Objective:
The records follow. Print, word for word, the first line through the "# spout. All" line.

Data to process:
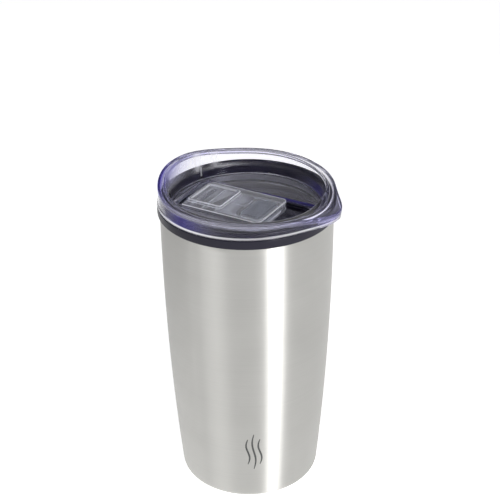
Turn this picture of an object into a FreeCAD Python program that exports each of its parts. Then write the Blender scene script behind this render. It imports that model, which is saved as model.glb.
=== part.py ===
import FreeCAD, Part
import math
import os

# Insulated tumbler with a push-on drinking lid.
#
# A steel outer wall carries a plastic liner with an air gap between them, and the liner's collar covers the
# steel's top edge. The lid is a clear moulding shaped like an upturned U all round: its inner wall plugs the
# liner's mouth and its skirt hangs outside the liner's rim. A slider in a channel across the lid's deck opens
# and closes the drinking slot.
#
# Millimetres. The origin is the centre of the foot pad's underside, +Z is up, and +X points at the drinking
# spout. All but one raised frame on the slider is symmetric about the plane y = 0.

# Steel outer wall: a shallow barrel arc from the collar down to a rounded foot
STEEL_TOP_RADIUS = 42.8
STEEL_TOP_Z = 151.0          # lower edge of the collar, where the steel starts to show
STEEL_TUCK = 2.3             # length of steel hidden in the collar's groove
STEEL_FOOT_RADIUS = 36.15    # where the side meets the foot's rounding
STEEL_BULGE = 1.77           # height of the side's arc over its chord
STEEL_WALL = 0.5
STEEL_BOTTOM_Z = 0.3
FOOT_ROUNDING = 4.0
FOOT_OPENING_RADIUS = 30.2   # the wall is turned in under the base as far as this

# Base plate and foot pad
BASE_PLATE_RADIUS = 31.9
BASE_PLATE_WALL = 0.5
BASE_PLATE_RIM = 1.5         # height of its turned-up rim
PAD_RADIUS = 29.8
PAD_GROOVES = (16.0, 22.0)   # middle radii of the two ring grooves in the pad's underside
PAD_GROOVE_WIDTH = 1.6
PAD_GROOVE_DEPTH = 0.3

# Liner: cup, neck and collar in one moulding
LINER_BOTTOM_Z = 7.0
LINER_FLOOR_Z = 9.0
LINER_FOOT_RADIUS = 33.0     # outside, at the bottom
LINER_CUP_RADIUS = 31.15     # inside, at the floor
LINER_SHOULDER_Z = 142.0
LINER_SHOULDER_RADIUS = 38.5  # inside, under the mouth
LINER_WALL = 1.8
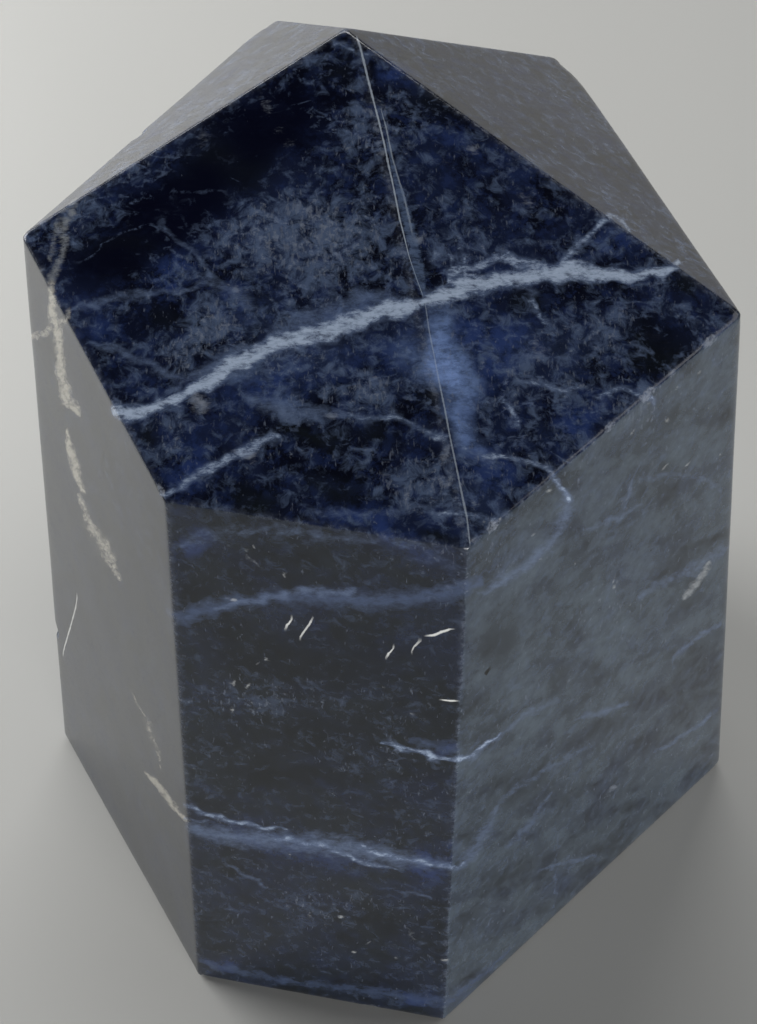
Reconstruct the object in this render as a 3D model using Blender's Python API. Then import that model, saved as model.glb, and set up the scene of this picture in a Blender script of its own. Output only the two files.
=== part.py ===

Solution to the problem:
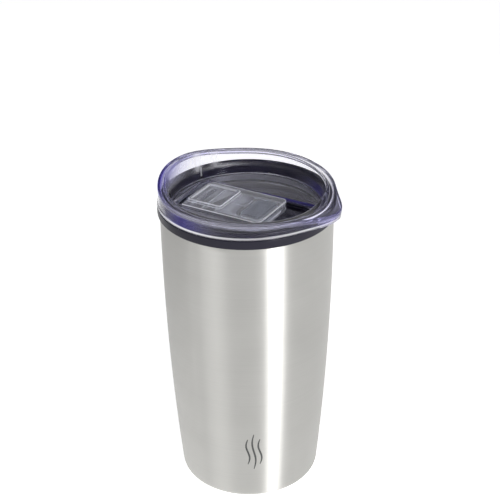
Turn this picture of an object into a FreeCAD Python program that exports each of its parts. Then write the Blender scene script behind this render. It imports that model, which is saved as model.glb.
=== part.py ===
import FreeCAD, Part
import math
import os

# Insulated tumbler with a push-on drinking lid.
#
# A steel outer wall carries a plastic liner with an air gap between them, and the liner's collar covers the
# steel's top edge. The lid is a clear moulding shaped like an upturned U all round: its inner wall plugs the
# liner's mouth and its skirt hangs outside the liner's rim. A slider in a channel across the lid's deck opens
# and closes the drinking slot.
#
# Millimetres. The origin is the centre of the foot pad's underside, +Z is up, and +X points at the drinking
# spout. All but one raised frame on the slider is symmetric about the plane y = 0.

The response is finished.